§ **BRIEF**
Take the listing and print it in full, exactly as given.

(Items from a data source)
★ ★ ★ ★ ★
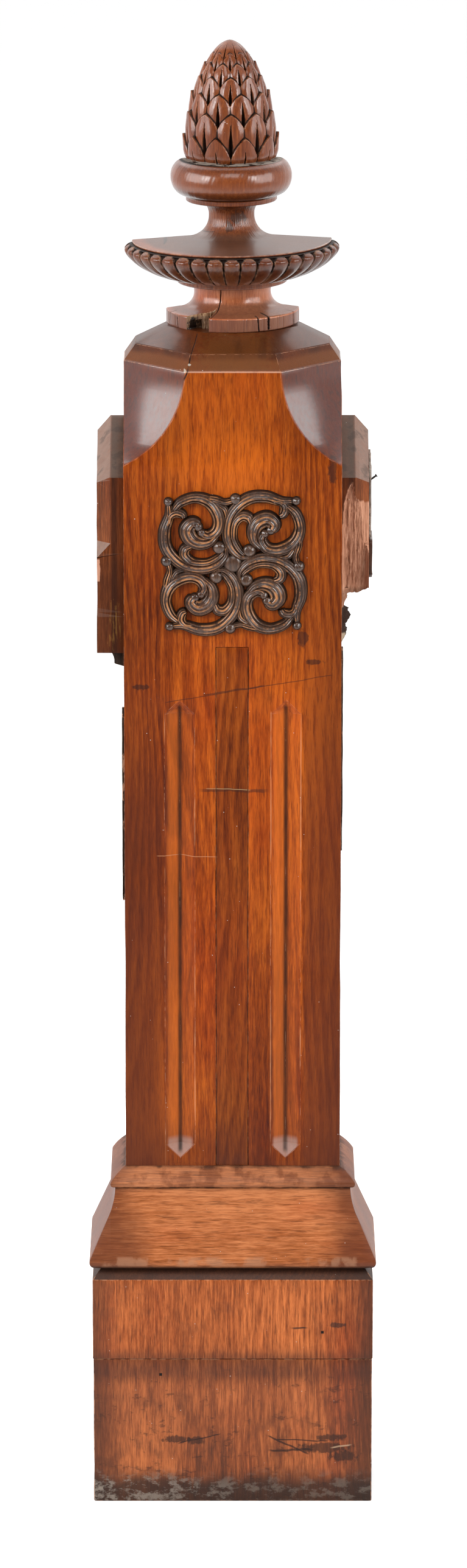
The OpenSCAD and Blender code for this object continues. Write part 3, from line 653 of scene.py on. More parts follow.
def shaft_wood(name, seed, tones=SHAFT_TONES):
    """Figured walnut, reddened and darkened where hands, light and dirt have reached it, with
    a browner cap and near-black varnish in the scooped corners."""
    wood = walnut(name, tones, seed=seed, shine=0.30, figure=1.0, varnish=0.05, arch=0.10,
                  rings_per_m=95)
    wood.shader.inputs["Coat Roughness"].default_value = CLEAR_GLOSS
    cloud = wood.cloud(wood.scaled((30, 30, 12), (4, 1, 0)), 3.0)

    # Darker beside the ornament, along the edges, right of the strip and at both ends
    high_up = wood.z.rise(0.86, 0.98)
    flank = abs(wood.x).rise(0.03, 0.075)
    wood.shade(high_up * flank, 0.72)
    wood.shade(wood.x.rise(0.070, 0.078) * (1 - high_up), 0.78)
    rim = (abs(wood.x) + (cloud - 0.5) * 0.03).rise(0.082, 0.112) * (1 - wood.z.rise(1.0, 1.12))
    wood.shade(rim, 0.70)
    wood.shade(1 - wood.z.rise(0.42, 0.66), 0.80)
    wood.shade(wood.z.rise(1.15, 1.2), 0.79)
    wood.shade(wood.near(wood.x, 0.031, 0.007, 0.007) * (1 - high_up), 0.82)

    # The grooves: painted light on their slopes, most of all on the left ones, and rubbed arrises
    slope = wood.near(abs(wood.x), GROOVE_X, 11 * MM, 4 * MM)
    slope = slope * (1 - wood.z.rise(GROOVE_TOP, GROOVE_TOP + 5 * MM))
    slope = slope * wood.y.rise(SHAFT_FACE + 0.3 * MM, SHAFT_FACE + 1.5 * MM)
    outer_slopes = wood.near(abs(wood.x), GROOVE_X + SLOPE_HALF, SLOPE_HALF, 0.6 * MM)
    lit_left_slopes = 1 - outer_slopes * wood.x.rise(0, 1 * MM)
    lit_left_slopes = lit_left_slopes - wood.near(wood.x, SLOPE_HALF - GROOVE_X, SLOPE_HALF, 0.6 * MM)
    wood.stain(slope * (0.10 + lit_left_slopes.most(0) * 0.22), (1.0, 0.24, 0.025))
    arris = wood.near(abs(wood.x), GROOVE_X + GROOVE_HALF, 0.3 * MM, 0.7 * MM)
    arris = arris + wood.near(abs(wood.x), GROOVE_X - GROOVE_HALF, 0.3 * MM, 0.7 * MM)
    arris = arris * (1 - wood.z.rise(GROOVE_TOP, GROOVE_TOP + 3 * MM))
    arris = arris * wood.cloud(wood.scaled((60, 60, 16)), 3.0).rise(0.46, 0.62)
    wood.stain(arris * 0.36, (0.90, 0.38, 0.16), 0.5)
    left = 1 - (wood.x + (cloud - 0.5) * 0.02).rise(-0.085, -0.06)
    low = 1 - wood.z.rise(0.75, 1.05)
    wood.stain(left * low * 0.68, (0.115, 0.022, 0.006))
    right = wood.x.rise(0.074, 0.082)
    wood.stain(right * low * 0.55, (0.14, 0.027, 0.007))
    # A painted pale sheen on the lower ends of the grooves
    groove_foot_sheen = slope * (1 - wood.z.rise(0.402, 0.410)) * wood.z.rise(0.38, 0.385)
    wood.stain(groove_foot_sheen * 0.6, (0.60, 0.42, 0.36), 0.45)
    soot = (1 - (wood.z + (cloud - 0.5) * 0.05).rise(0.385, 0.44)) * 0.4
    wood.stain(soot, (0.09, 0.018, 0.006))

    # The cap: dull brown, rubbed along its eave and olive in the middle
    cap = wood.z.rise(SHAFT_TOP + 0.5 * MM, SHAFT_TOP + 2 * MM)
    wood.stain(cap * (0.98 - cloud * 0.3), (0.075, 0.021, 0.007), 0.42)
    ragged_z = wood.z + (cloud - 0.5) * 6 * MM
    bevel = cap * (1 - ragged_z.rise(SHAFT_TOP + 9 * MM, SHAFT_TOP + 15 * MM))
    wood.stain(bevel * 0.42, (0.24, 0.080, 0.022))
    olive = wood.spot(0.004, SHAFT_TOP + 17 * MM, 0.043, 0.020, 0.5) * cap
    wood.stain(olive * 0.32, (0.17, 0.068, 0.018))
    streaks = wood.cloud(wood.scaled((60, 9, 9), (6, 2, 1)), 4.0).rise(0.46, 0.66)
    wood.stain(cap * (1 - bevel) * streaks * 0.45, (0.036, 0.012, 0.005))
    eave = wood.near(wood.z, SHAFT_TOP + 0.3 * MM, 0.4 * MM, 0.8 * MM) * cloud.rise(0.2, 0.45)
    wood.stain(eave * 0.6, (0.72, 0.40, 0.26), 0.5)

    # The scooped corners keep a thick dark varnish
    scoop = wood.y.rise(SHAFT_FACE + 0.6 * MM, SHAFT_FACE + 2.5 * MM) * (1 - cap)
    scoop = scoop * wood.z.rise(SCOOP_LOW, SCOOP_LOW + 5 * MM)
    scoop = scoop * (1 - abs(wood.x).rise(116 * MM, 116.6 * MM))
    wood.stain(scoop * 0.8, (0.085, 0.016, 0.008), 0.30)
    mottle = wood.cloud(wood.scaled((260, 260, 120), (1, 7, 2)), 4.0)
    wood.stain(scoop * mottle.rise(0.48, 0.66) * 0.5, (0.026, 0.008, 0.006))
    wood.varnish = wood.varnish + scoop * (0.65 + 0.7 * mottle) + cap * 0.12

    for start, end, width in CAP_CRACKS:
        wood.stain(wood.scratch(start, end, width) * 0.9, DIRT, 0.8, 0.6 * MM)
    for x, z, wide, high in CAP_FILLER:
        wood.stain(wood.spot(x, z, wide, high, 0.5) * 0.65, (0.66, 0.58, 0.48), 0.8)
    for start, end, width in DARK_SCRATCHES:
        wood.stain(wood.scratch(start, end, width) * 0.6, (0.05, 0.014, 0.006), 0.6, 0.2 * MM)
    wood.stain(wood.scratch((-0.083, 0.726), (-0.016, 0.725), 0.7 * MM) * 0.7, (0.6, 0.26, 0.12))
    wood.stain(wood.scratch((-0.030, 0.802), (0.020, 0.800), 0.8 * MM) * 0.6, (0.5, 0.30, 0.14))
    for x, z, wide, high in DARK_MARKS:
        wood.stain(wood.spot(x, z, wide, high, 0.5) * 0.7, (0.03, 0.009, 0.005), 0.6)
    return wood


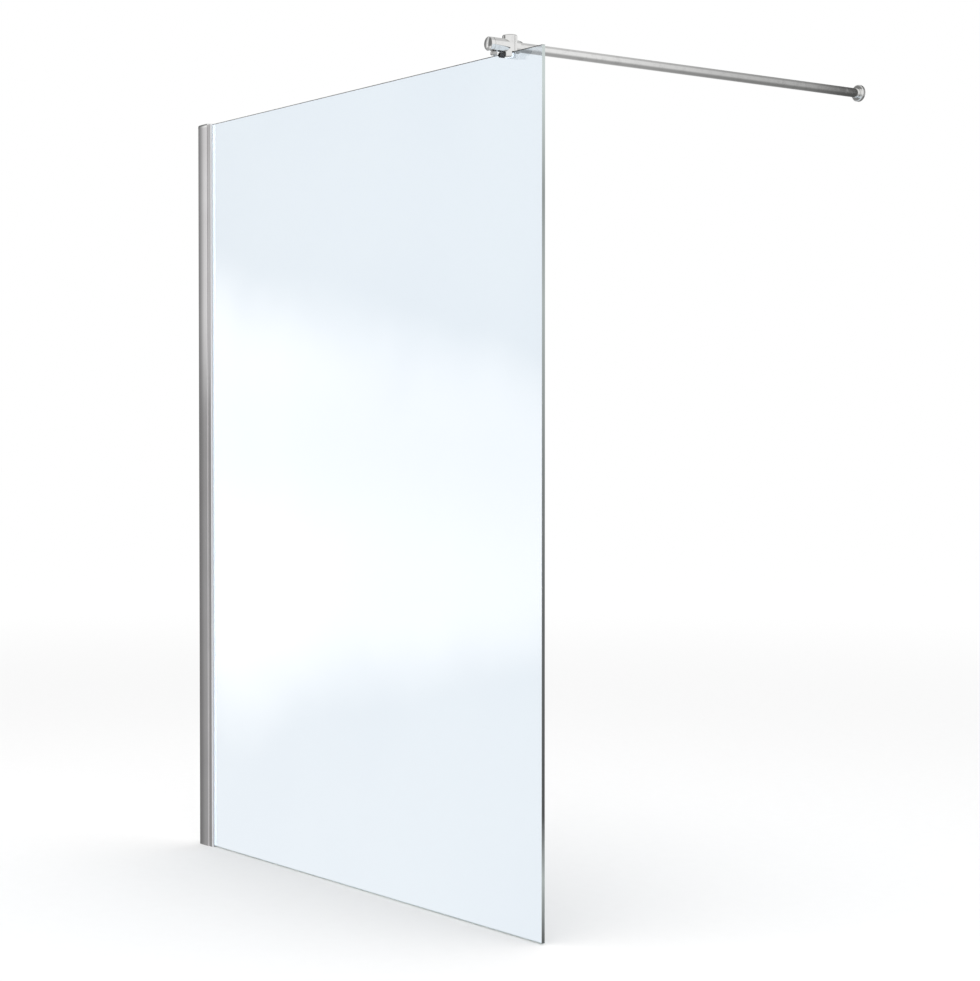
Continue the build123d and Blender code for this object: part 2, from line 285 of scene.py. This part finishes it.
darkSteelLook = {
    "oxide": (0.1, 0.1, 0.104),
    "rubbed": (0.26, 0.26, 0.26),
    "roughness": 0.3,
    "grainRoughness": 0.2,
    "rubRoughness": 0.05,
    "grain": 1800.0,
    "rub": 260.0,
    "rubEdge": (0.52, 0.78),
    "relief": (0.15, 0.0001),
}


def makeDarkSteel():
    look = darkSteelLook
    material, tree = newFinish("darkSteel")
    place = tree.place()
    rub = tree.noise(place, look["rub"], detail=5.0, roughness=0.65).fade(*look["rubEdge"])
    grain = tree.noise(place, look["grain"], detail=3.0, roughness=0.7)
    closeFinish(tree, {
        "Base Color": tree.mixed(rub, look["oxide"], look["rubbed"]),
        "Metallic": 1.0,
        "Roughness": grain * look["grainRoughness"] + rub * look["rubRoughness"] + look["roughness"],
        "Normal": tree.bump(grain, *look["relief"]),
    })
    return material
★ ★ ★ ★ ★
§ **EXERCISE SOLUTION**
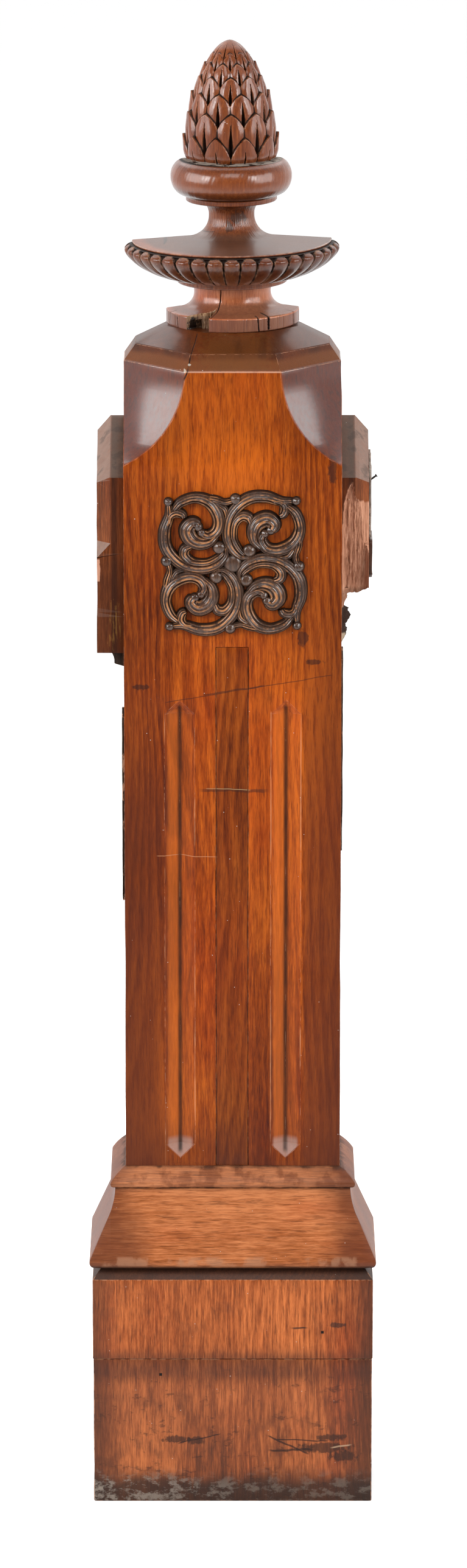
The OpenSCAD and Blender code for this object continues. Write part 3, from line 653 of scene.py on. More parts follow.
def shaft_wood(name, seed, tones=SHAFT_TONES):
    """Figured walnut, reddened and darkened where hands, light and dirt have reached it, with
    a browner cap and near-black varnish in the scooped corners."""
    wood = walnut(name, tones, seed=seed, shine=0.30, figure=1.0, varnish=0.05, arch=0.10,
                  rings_per_m=95)
    wood.shader.inputs["Coat Roughness"].default_value = CLEAR_GLOSS
    cloud = wood.cloud(wood.scaled((30, 30, 12), (4, 1, 0)), 3.0)

    # Darker beside the ornament, along the edges, right of the strip and at both ends
    high_up = wood.z.rise(0.86, 0.98)
    flank = abs(wood.x).rise(0.03, 0.075)
    wood.shade(high_up * flank, 0.72)
    wood.shade(wood.x.rise(0.070, 0.078) * (1 - high_up), 0.78)
    rim = (abs(wood.x) + (cloud - 0.5) * 0.03).rise(0.082, 0.112) * (1 - wood.z.rise(1.0, 1.12))
    wood.shade(rim, 0.70)
    wood.shade(1 - wood.z.rise(0.42, 0.66), 0.80)
    wood.shade(wood.z.rise(1.15, 1.2), 0.79)
    wood.shade(wood.near(wood.x, 0.031, 0.007, 0.007) * (1 - high_up), 0.82)

    # The grooves: painted light on their slopes, most of all on the left ones, and rubbed arrises
    slope = wood.near(abs(wood.x), GROOVE_X, 11 * MM, 4 * MM)
    slope = slope * (1 - wood.z.rise(GROOVE_TOP, GROOVE_TOP + 5 * MM))
    slope = slope * wood.y.rise(SHAFT_FACE + 0.3 * MM, SHAFT_FACE + 1.5 * MM)
    outer_slopes = wood.near(abs(wood.x), GROOVE_X + SLOPE_HALF, SLOPE_HALF, 0.6 * MM)
    lit_left_slopes = 1 - outer_slopes * wood.x.rise(0, 1 * MM)
    lit_left_slopes = lit_left_slopes - wood.near(wood.x, SLOPE_HALF - GROOVE_X, SLOPE_HALF, 0.6 * MM)
    wood.stain(slope * (0.10 + lit_left_slopes.most(0) * 0.22), (1.0, 0.24, 0.025))
    arris = wood.near(abs(wood.x), GROOVE_X + GROOVE_HALF, 0.3 * MM, 0.7 * MM)
    arris = arris + wood.near(abs(wood.x), GROOVE_X - GROOVE_HALF, 0.3 * MM, 0.7 * MM)
    arris = arris * (1 - wood.z.rise(GROOVE_TOP, GROOVE_TOP + 3 * MM))
    arris = arris * wood.cloud(wood.scaled((60, 60, 16)), 3.0).rise(0.46, 0.62)
    wood.stain(arris * 0.36, (0.90, 0.38, 0.16), 0.5)
    left = 1 - (wood.x + (cloud - 0.5) * 0.02).rise(-0.085, -0.06)
    low = 1 - wood.z.rise(0.75, 1.05)
    wood.stain(left * low * 0.68, (0.115, 0.022, 0.006))
    right = wood.x.rise(0.074, 0.082)
    wood.stain(right * low * 0.55, (0.14, 0.027, 0.007))
    # A painted pale sheen on the lower ends of the grooves
    groove_foot_sheen = slope * (1 - wood.z.rise(0.402, 0.410)) * wood.z.rise(0.38, 0.385)
    wood.stain(groove_foot_sheen * 0.6, (0.60, 0.42, 0.36), 0.45)
    soot = (1 - (wood.z + (cloud - 0.5) * 0.05).rise(0.385, 0.44)) * 0.4
    wood.stain(soot, (0.09, 0.018, 0.006))

    # The cap: dull brown, rubbed along its eave and olive in the middle
    cap = wood.z.rise(SHAFT_TOP + 0.5 * MM, SHAFT_TOP + 2 * MM)
    wood.stain(cap * (0.98 - cloud * 0.3), (0.075, 0.021, 0.007), 0.42)
    ragged_z = wood.z + (cloud - 0.5) * 6 * MM
    bevel = cap * (1 - ragged_z.rise(SHAFT_TOP + 9 * MM, SHAFT_TOP + 15 * MM))
    wood.stain(bevel * 0.42, (0.24, 0.080, 0.022))
    olive = wood.spot(0.004, SHAFT_TOP + 17 * MM, 0.043, 0.020, 0.5) * cap
    wood.stain(olive * 0.32, (0.17, 0.068, 0.018))
    streaks = wood.cloud(wood.scaled((60, 9, 9), (6, 2, 1)), 4.0).rise(0.46, 0.66)
    wood.stain(cap * (1 - bevel) * streaks * 0.45, (0.036, 0.012, 0.005))
    eave = wood.near(wood.z, SHAFT_TOP + 0.3 * MM, 0.4 * MM, 0.8 * MM) * cloud.rise(0.2, 0.45)
    wood.stain(eave * 0.6, (0.72, 0.40, 0.26), 0.5)

    # The scooped corners keep a thick dark varnish
    scoop = wood.y.rise(SHAFT_FACE + 0.6 * MM, SHAFT_FACE + 2.5 * MM) * (1 - cap)
    scoop = scoop * wood.z.rise(SCOOP_LOW, SCOOP_LOW + 5 * MM)
    scoop = scoop * (1 - abs(wood.x).rise(116 * MM, 116.6 * MM))
    wood.stain(scoop * 0.8, (0.085, 0.016, 0.008), 0.30)
    mottle = wood.cloud(wood.scaled((260, 260, 120), (1, 7, 2)), 4.0)
    wood.stain(scoop * mottle.rise(0.48, 0.66) * 0.5, (0.026, 0.008, 0.006))
    wood.varnish = wood.varnish + scoop * (0.65 + 0.7 * mottle) + cap * 0.12

    for start, end, width in CAP_CRACKS:
        wood.stain(wood.scratch(start, end, width) * 0.9, DIRT, 0.8, 0.6 * MM)
    for x, z, wide, high in CAP_FILLER:
        wood.stain(wood.spot(x, z, wide, high, 0.5) * 0.65, (0.66, 0.58, 0.48), 0.8)
    for start, end, width in DARK_SCRATCHES:
        wood.stain(wood.scratch(start, end, width) * 0.6, (0.05, 0.014, 0.006), 0.6, 0.2 * MM)
    wood.stain(wood.scratch((-0.083, 0.726), (-0.016, 0.725), 0.7 * MM) * 0.7, (0.6, 0.26, 0.12))
    wood.stain(wood.scratch((-0.030, 0.802), (0.020, 0.800), 0.8 * MM) * 0.6, (0.5, 0.30, 0.14))
    for x, z, wide, high in DARK_MARKS:
        wood.stain(wood.spot(x, z, wide, high, 0.5) * 0.7, (0.03, 0.009, 0.005), 0.6)
    return wood


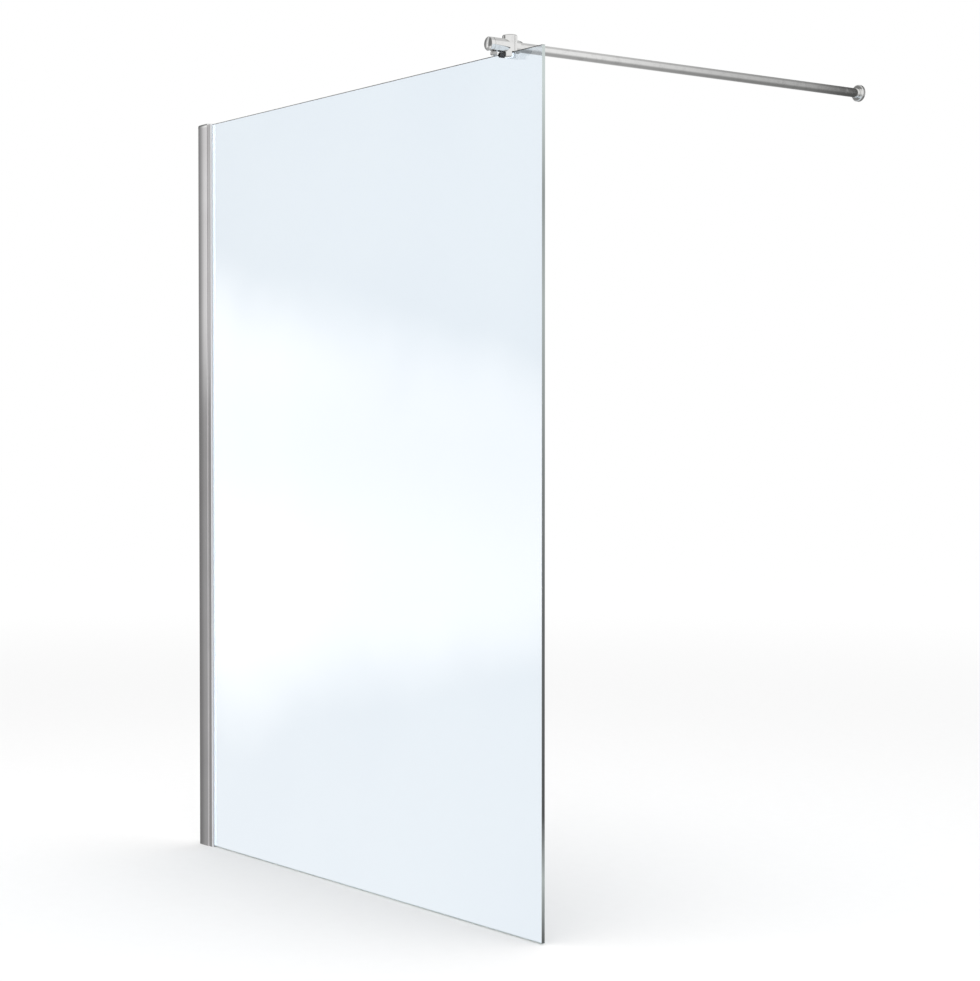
Continue the build123d and Blender code for this object: part 2, from line 285 of scene.py. This part finishes it.
darkSteelLook = {
    "oxide": (0.1, 0.1, 0.104),
    "rubbed": (0.26, 0.26, 0.26),
    "roughness": 0.3,
    "grainRoughness": 0.2,
    "rubRoughness": 0.05,
    "grain": 1800.0,
    "rub": 260.0,
    "rubEdge": (0.52, 0.78),
    "relief": (0.15, 0.0001),
}


def makeDarkSteel():
    look = darkSteelLook
    material, tree = newFinish("darkSteel")
    place = tree.place()
    rub = tree.noise(place, look["rub"], detail=5.0, roughness=0.65).fade(*look["rubEdge"])
    grain = tree.noise(place, look["grain"], detail=3.0, roughness=0.7)
    closeFinish(tree, {
        "Base Color": tree.mixed(rub, look["oxide"], look["rubbed"]),
        "Metallic": 1.0,
        "Roughness": grain * look["grainRoughness"] + rub * look["rubRoughness"] + look["roughness"],
        "Normal": tree.bump(grain, *look["relief"]),
    })
    return material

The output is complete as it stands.